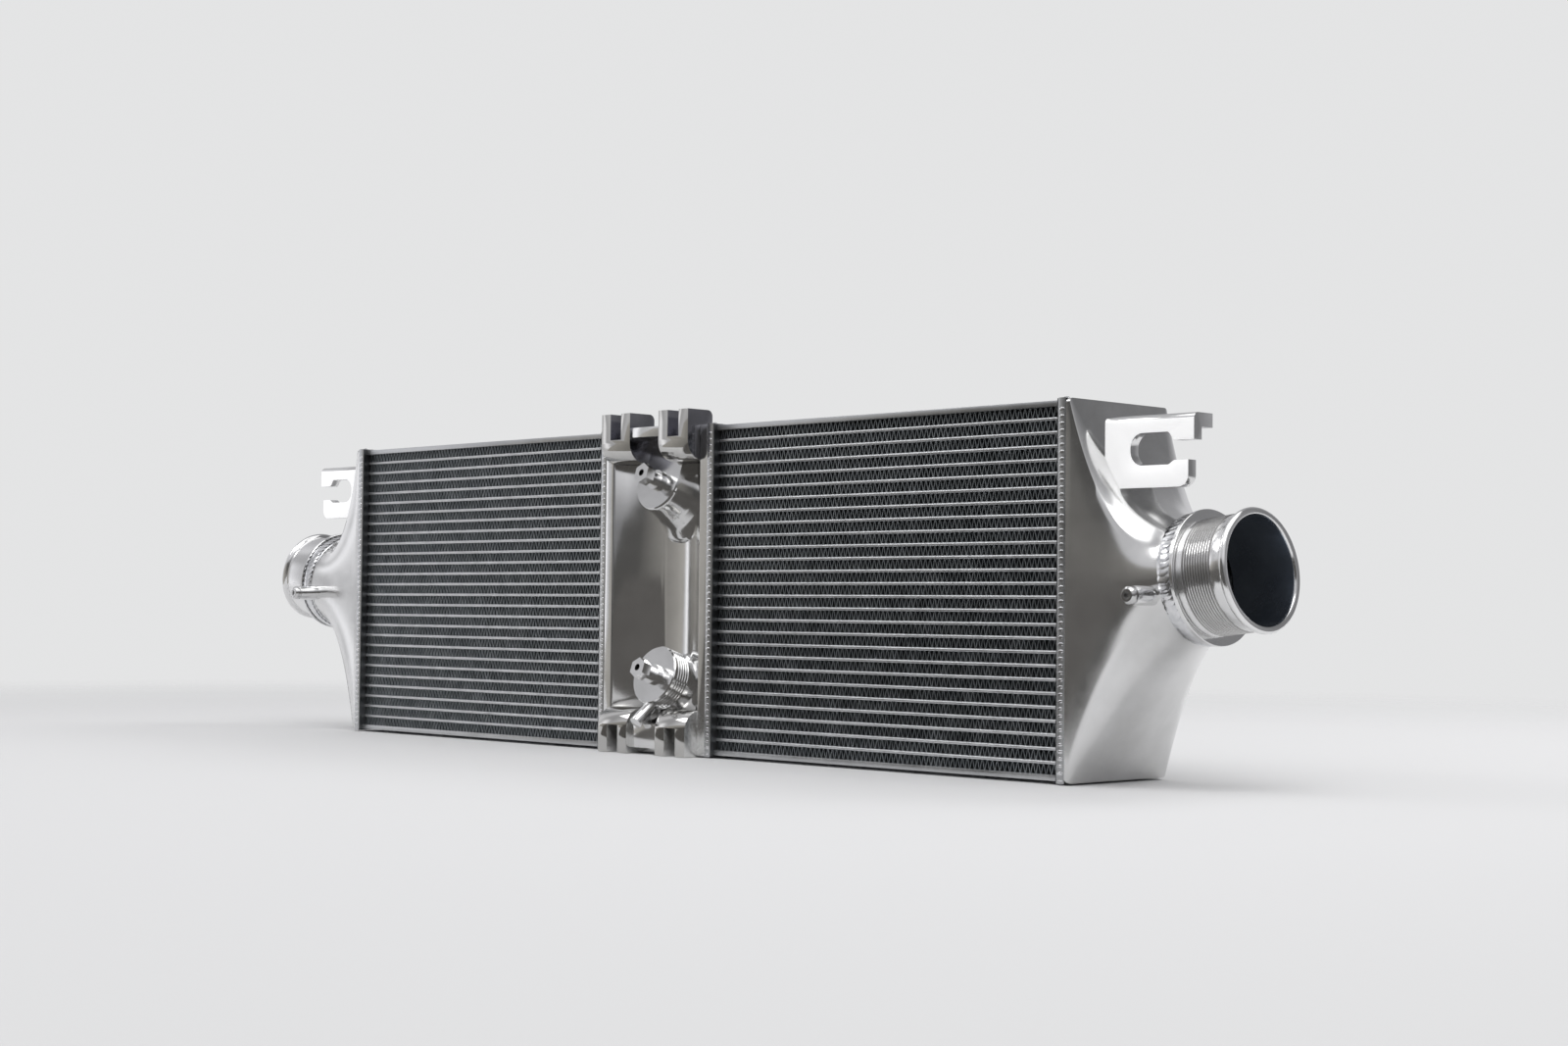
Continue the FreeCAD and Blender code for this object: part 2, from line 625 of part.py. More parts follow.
def drainStub():
    item = doc.addObject("Part::Cylinder", "DrainRod")
    bind(item, Radius="drainRadius", Height="drainLength")
    slope = math.radians(size("drainSlope"))
    way = FreeCAD.Vector(0, -math.cos(slope), -math.sin(slope))
    turn = FreeCAD.Rotation(FreeCAD.Vector(0, 0, 1), way)
    item.Placement = FreeCAD.Placement(FreeCAD.Vector(), turn)
    at(item, "0", f"{frontFace} + drainBack", "lowerPortHeight - drainDrop")
    return cut("DrainCut", item, lowerBoss)


keep("drain_stub", drainStub())


# Right end tank: a rectangle that runs into a round root turned up and forward
def neckAxis():
    up = math.radians(size("neckRise"))
    swing = math.radians(size("neckSwing"))
    return FreeCAD.Vector(math.cos(up) * math.cos(swing), -math.cos(up) * math.sin(swing), math.sin(up))


axis = neckAxis()
jointX = size("centreHalfWidth") + 2 * size("headerThick") + size("coreLength")
rootCentre = FreeCAD.Vector(jointX + size("rootOut"), -size("rootForward"), size("rootHeight"))
pointsPerSide = 5
bellShares = (0.25, 0.5, 0.75)


def arcPoints(centre, across, up, fromAngle, toAngle):
    """Points of an arc whose half axes are the vectors across and up."""
    points = []
    for k in range(pointsPerSide):
        turn = math.radians(fromAngle + (toAngle - fromAngle) * k / (pointsPerSide - 1))
        points.append(centre + across * math.cos(turn) + up * math.sin(turn))
    return points


def rimSides(x, inset, corner):
    """Rectangle with round corners in the plane X = x, as the points of four walls and four corners."""
    halfDepth = size("tankDepth") / 2 - inset
    halfHeight = size("tankHeight") / 2 - inset
    middle = FreeCAD.Vector(x, 0, size("standHeight") + size("tankHeight") / 2)
    across = FreeCAD.Vector(0, 1, 0)
    up = FreeCAD.Vector(0, 0, 1)
    centres = [middle + across * (a * (halfDepth - corner)) + up * (b * (halfHeight - corner))
               for a, b in ((1, 1), (-1, 1), (-1, -1), (1, -1))]
    corners = [arcPoints(c, across * corner, up * corner, 90 * k, 90 * (k + 1)) for k, c in enumerate(centres)]
    sides = []
    for k in range(4):
        start, end = corners[k - 1][-1], corners[k][0]
        sides.append([start + (end - start) * (n / (pointsPerSide - 1)) for n in range(pointsPerSide)])
        sides.append(corners[k])
    return sides


def roundSides(centre, halfDepth, halfHeight):
    """Round section square to the neck, in eight arcs that pair with the walls and corners of the rim."""
    up = (FreeCAD.Vector(0, 0, 1) - axis * axis.z).normalize()
    across = up.cross(axis)
    flat = size("flatAngle")
    sides = []
    for k in range(4):
        for fromAngle, toAngle in ((90 * k - flat, 90 * k + flat), (90 * k + flat, 90 * (k + 1) - flat)):
            sides.append(arcPoints(centre, across * halfDepth, up * halfHeight, fromAngle, toAngle))
    return sides


def rimWire(sides):
    walls = [Part.makeLine(side[0], side[-1]) for side in sides[0::2]]
    corners = [Part.Arc(side[0], side[2], side[-1]).toShape() for side in sides[1::2]]
    return Part.Wire([edge for pair in zip(walls, corners) for edge in pair])


def roundWire(sides):
    return Part.Wire([Part.Arc(side[0], side[2], side[-1]).toShape() for side in sides])


def bellWire(share, rim, waist, root):
    """Section of the bell: each point runs from the rim to the root, drawn in towards the waist."""
    edges = []
    for rimSide, waistSide, rootSide in zip(rim, waist, root):
        points = [a * (1 - share) ** 2 + b * (2 * share * (1 - share)) + c * share ** 2
                  for a, b, c in zip(rimSide, waistSide, rootSide)]
        curve = Part.BSplineCurve()
        curve.interpolate(points)
        edges.append(curve.toShape())
    return Part.Wire(edges)


def endTankForm(name, inset, corner, rootRadius):
    """Solid from the rim through the bell to the end of the root land."""
    waistCentre = rootCentre - axis * size("waistLength")
    waistCentre.y = -size("tankDepth") / 2 + size("waistHalfDepth")
    start = rimSides(jointX, inset, corner)
    rim = rimSides(jointX + size("skirtLength"), inset, corner)
    waist = roundSides(waistCentre, size("waistHalfDepth") - inset, size("waistHalfHeight") - inset)
    root = roundSides(rootCentre, rootRadius, rootRadius)
    end = roundSides(rootCentre + axis * size("rootLength"), rootRadius, rootRadius)
    bellWires = [bellWire(share, rim, waist, root) for share in bellShares]
    skirt = Part.makeLoft([rimWire(start), rimWire(rim)], True, True)
    bell = Part.makeLoft([rimWire(rim)] + bellWires + [roundWire(root)], True, False)
    land = Part.makeLoft([roundWire(root), roundWire(end)], True, True)
    item = doc.addObject("Part::Feature", name)
    item.Shape = skirt.fuse([bell, land])
    return item


endTankOuter = endTankForm("EndTankOuter", 0, size("rimRound"), size("rootRadius"))
endTankInner = endTankForm("EndTankInner", size("castWall"), size("innerRimRound"), size("boreRadius"))
keep("right_end_tank", cut("EndTankShell", endTankOuter, endTankInner))


# Hose necks, turned, all three alike
def hoseNeck(name):
    collarStart = "(rootLength + weldRingLength)"
    seatStart = f"({collarStart} + collarThick)"
    lipStart = f"({seatStart} + hoseLength)"
    neckEnd = f"({lipStart} + lipLength)"
    lipRound = "(lipLength / 4)"
    profile = [("boreRadius", "rootLength"), ("rootRadius", "rootLength"), ("rootRadius", collarStart),
               ("collarRadius", collarStart), ("collarRadius", seatStart), ("hoseRadius", seatStart),
               ("hoseRadius", lipStart), ("lipRadius", f"{lipStart} + {lipRound}"),
               ("lipRadius", f"{neckEnd} - {lipRound}"), (f"lipRadius - {lipRound}", neckEnd),
               (f"boreRadius + {lipRound}", neckEnd), ("boreRadius", f"{neckEnd} - {lipRound}")]
    return turned(name, profile)


def neckWeld(name):
    start = "(rootLength - weldRingOverlap)"
    end = "(rootLength + weldRingLength)"
    span = f"({end} - {start})"
    profile = [("rootRadius", start), ("rootRadius + 0.6 * weldRingCrown", f"{start} + 0.1 * {span}"),
               ("rootRadius + weldRingCrown", f"{start} + 0.4 * {span}"),
               ("rootRadius + weldRingCrown", f"{start} + 0.65 * {span}"),
               ("rootRadius + 0.6 * weldRingCrown", end), ("rootRadius", end)]
    return turned(name, profile)


rootPlace = (f"{endJoint} + rootOut", "-rootForward", "rootHeight")
keep("right_neck", pointAlong(hoseNeck("RightNeck"), axis, *rootPlace))
keep("right_neck_weld", pointAlong(neckWeld("RightNeckWeld"), axis, *rootPlace))
outletPlace = ("0", rearFace, "outletHeight")
rearDirection = FreeCAD.Vector(0, 1, 0)
keep("outlet_neck", pointAlong(hoseNeck("OutletNeck"), rearDirection, *outletPlace))
keep("outlet_neck_weld", pointAlong(neckWeld("OutletNeckWeld"), rearDirection, *outletPlace))

# The end tank with its neck trims the pieces that stand on it
tankWithNeck = fuse("TankWithNeck", endTankOuter, parts["right_neck_weld"], parts["right_neck"])


# Hook bracket: upright plate with a hook slot, a web behind it and a lug on the upper prong
def hookBracket():
    front = "(-bracketForward)"
    back = f"({front} + bracketThick)"
    top = f"({tankTop} - bracketDrop)"
    bottom = f"({top} - bracketHeight)"
    tip = f"({endJoint} + bracketReach)"
    mouthStart = f"({tip} - mouthLength)"
    wideEnd = f"({mouthStart} - mouthSlope)"
    closedEnd = f"({wideEnd} - hookLength)"
    foot = f"({closedEnd} - bracketRoot)"
    hookLow, hookHigh = f"({bottom} + hookRise)", f"({bottom} + hookRise + hookHeight)"
    mouthLow, mouthHigh = f"({bottom} + mouthRise)", f"({bottom} + mouthRise + mouthHeight)"
    lowerTip = f"({tip} - bracketShort)"
    outline = [(foot, bottom), (lowerTip, bottom), (lowerTip, mouthLow), (mouthStart, mouthLow),
               (wideEnd, hookLow), (closedEnd, hookLow), (closedEnd, hookHigh), (wideEnd, hookHigh),
               (mouthStart, mouthHigh), (tip, mouthHigh), (tip, top), (foot, top)]
    body = newBody("BracketPlate")
    sketch = loopSketch(body, "BracketOutline", "XZ", outline, offset="bracketForward")
    item = pad(body, sketch, "bracketThick")
    item.Reversed = True

    # corners of the outline as numbers, for the rounds to find their edges
    topZ = size("standHeight") + size("tankHeight") - size("bracketDrop")
    bottomZ = topZ - size("bracketHeight")
    tipX = jointX + size("bracketReach")
    mouthX = tipX - size("mouthLength")
    wideX = mouthX - size("mouthSlope")
    closedX = wideX - size("hookLength")
    hookZ = bottomZ + size("hookRise")
    mouthZ = bottomZ + size("mouthRise")

    def corners(*spots):
        def isCorner(point, edge):
            through = abs(edge.tangentAt(edge.FirstParameter).y) > 0.9
            return through and any(near(point.x, x) and near(point.z, z) for x, z in spots)
        return isCorner

    def topFront(point, edge):
        return along(edge) and near(point.y, -size("bracketForward")) and near(point.z, topZ)

    item = rounded(body, item, "HookEndRound", "hookRound",
                   corners((closedX, hookZ), (closedX, hookZ + size("hookHeight"))))
    item = rounded(body, item, "MouthRound", "mouthRound",
                   corners((wideX, hookZ), (mouthX, mouthZ), (wideX, hookZ + size("hookHeight")),
                           (mouthX, mouthZ + size("mouthHeight"))))
    item = rounded(body, item, "ProngRound", "prongRound", corners((tipX - size("bracketShort"), bottomZ)))
    rounded(body, item, "TopRound", "bracketTopRound", topFront)
    lug = block("HookLug", (f"{tip} - lugWidth", f"{back} - 1", f"{top} - lugHeight"),
                (tip, f"{back} + lugLength", top))
    web = block("BracketWeb", (foot, f"{back} - 1", f"{bottom} + footRise"),
                (f"{foot} + footLength", f"{back} + footDepth", f"{bottom} + footRise + footThick"))
    whole = fuse("BracketWhole", body, lug, web)
    return cut("BracketOnTank", whole, tankWithNeck)


keep("right_hook_bracket", hookBracket())


# Screw boss on the front of the root, with its socket screw
def forwardPart(item, back):
    """Place a turned body with its Z to the front, starting behind the tank face."""
    return pointAlong(item, FreeCAD.Vector(0, -1, 0), f"{endJoint} + screwOut", f"{frontFace} + {back}",
                      "rootHeight - screwDrop")


bossFace = "(screwBossRoot + screwBossReach)"
bossRod = turned("ScrewBoss", [("0", "0"), ("screwBossRadius", "0"), ("screwBossRadius", bossFace),
                               ("screwShank", bossFace), ("screwShank", f"{bossFace} - screwShankLength"),
                               ("0", f"{bossFace} - screwShankLength")])
forwardPart(bossRod, "screwBossRoot")
keep("right_screw_boss", cut("ScrewBossOnTank", bossRod, tankWithNeck))


def bossScrew():
    body = turned("BossScrew", [("0", f"{bossFace} - screwShankLength"),
                                ("screwShank", f"{bossFace} - screwShankLength"), ("screwShank", bossFace),
                                ("screwHeadRadius", bossFace),
                                ("screwHeadRadius", f"{bossFace} + 0.6 * screwHeadHeight"),
                                ("0.75 * screwHeadRadius", f"{bossFace} + screwHeadHeight"),
                                ("0", f"{bossFace} + screwHeadHeight")])
    half = "(screwSocket / 2)"
    corner = f"({half} / cos(30))"
    hexagon = [(half, f"-{corner} / 2"), (half, f"{corner} / 2"), ("0", corner),
               (f"-{half}", f"{corner} / 2"), (f"-{half}", f"-{corner} / 2"), ("0", f"-{corner}")]
    sketch = loopSketch(body, "SocketHexagon", "XY", hexagon, offset=f"{bossFace} + screwHeadHeight")
    pocket = body.newObject("PartDesign::Pocket", "Socket")
    pocket.Profile = sketch
    bind(pocket, Length="screwSocketDepth")
    return forwardPart(body, "screwBossRoot")


keep("right_boss_screw", bossScrew())

for rightName in [name for name in parts if name.startswith("right_")]:
    mirrored(rightName.replace("right_", "left_", 1), parts[rightName])

doc.recompute()

for item in doc.Objects:
    if "Invalid" in item.State or "Error" in item.State:
        raise RuntimeError(f"{item.Name} did not build: {item.State}")
for name, item in parts.items():
    if item.Shape.isNull() or not item.Shape.isValid():
        raise RuntimeError(f"{name} has no valid shape")

os.makedirs("parts", exist_ok=True)
for name, item in parts.items():
    item.Shape.exportStep(f"parts/{name}.step")
    box = item.Shape.BoundBox
    print(f"{name}: {len(item.Shape.Solids)} solids, {item.Shape.Volume:.0f} mm3,"
          f" X {box.XMin:.1f} {box.XMax:.1f} Y {box.YMin:.1f} {box.YMax:.1f} Z {box.ZMin:.1f} {box.ZMax:.1f}")
print(f"{len(parts)} sub-parts")
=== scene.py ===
import bmesh
import bpy
import math
from mathutils import Matrix, Vector


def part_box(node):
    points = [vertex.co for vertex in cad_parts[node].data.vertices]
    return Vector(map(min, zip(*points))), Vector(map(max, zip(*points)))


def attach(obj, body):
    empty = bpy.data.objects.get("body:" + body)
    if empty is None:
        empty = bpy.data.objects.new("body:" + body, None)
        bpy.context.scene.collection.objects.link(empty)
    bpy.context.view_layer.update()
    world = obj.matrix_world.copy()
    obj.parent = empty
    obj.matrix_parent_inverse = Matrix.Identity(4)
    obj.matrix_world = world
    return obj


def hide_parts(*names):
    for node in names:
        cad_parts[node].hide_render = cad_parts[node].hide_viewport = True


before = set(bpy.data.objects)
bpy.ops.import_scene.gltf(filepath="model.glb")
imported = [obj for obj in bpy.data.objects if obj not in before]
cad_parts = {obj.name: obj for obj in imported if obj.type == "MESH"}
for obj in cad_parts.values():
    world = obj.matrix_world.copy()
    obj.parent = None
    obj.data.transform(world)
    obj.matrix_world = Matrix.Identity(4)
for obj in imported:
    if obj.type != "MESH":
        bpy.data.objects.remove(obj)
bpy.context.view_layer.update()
scene = bpy.context.scene
mm = 0.001
sides = ("right", "left")
print("frame loaded:", len(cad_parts), "nodes")


# Material helpers
def newMaterial(name):
    material = bpy.data.materials.new(name)
    material.use_nodes = True
    nodes = material.node_tree.nodes
    nodes.clear()
    output = nodes.new("ShaderNodeOutputMaterial")
    shader = nodes.new("ShaderNodeBsdfPrincipled")
    material.node_tree.links.new(shader.outputs["BSDF"], output.inputs["Surface"])
    return material, shader


def addNode(material, kind, **values):
    node = material.node_tree.nodes.new(kind)
    for key, value in values.items():
        setattr(node, key, value)
    return node


def link(material, fromSocket, toSocket):
    material.node_tree.links.new(fromSocket, toSocket)


def patternAt(material, scale):
    # object coordinates, stretched by a mapping, in metres
    coords = addNode(material, "ShaderNodeTexCoord")
    mapping = addNode(material, "ShaderNodeMapping")
    mapping.inputs["Scale"].default_value = scale
    link(material, coords.outputs["Object"], mapping.inputs["Vector"])
    return mapping.outputs["Vector"]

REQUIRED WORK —
Transcribe, word for word, every line from the line with "pocket.Profile = sketch" to the line with "obj.parent = None", inclusive, and output nothing else.

RESULT —
    pocket.Profile = sketch
    bind(pocket, Length="screwSocketDepth")
    return forwardPart(body, "screwBossRoot")


keep("right_boss_screw", bossScrew())

for rightName in [name for name in parts if name.startswith("right_")]:
    mirrored(rightName.replace("right_", "left_", 1), parts[rightName])

doc.recompute()

for item in doc.Objects:
    if "Invalid" in item.State or "Error" in item.State:
        raise RuntimeError(f"{item.Name} did not build: {item.State}")
for name, item in parts.items():
    if item.Shape.isNull() or not item.Shape.isValid():
        raise RuntimeError(f"{name} has no valid shape")

os.makedirs("parts", exist_ok=True)
for name, item in parts.items():
    item.Shape.exportStep(f"parts/{name}.step")
    box = item.Shape.BoundBox
    print(f"{name}: {len(item.Shape.Solids)} solids, {item.Shape.Volume:.0f} mm3,"
          f" X {box.XMin:.1f} {box.XMax:.1f} Y {box.YMin:.1f} {box.YMax:.1f} Z {box.ZMin:.1f} {box.ZMax:.1f}")
print(f"{len(parts)} sub-parts")
=== scene.py ===
import bmesh
import bpy
import math
from mathutils import Matrix, Vector


def part_box(node):
    points = [vertex.co for vertex in cad_parts[node].data.vertices]
    return Vector(map(min, zip(*points))), Vector(map(max, zip(*points)))


def attach(obj, body):
    empty = bpy.data.objects.get("body:" + body)
    if empty is None:
        empty = bpy.data.objects.new("body:" + body, None)
        bpy.context.scene.collection.objects.link(empty)
    bpy.context.view_layer.update()
    world = obj.matrix_world.copy()
    obj.parent = empty
    obj.matrix_parent_inverse = Matrix.Identity(4)
    obj.matrix_world = world
    return obj


def hide_parts(*names):
    for node in names:
        cad_parts[node].hide_render = cad_parts[node].hide_viewport = True


before = set(bpy.data.objects)
bpy.ops.import_scene.gltf(filepath="model.glb")
imported = [obj for obj in bpy.data.objects if obj not in before]
cad_parts = {obj.name: obj for obj in imported if obj.type == "MESH"}
for obj in cad_parts.values():
    world = obj.matrix_world.copy()
    obj.parent = None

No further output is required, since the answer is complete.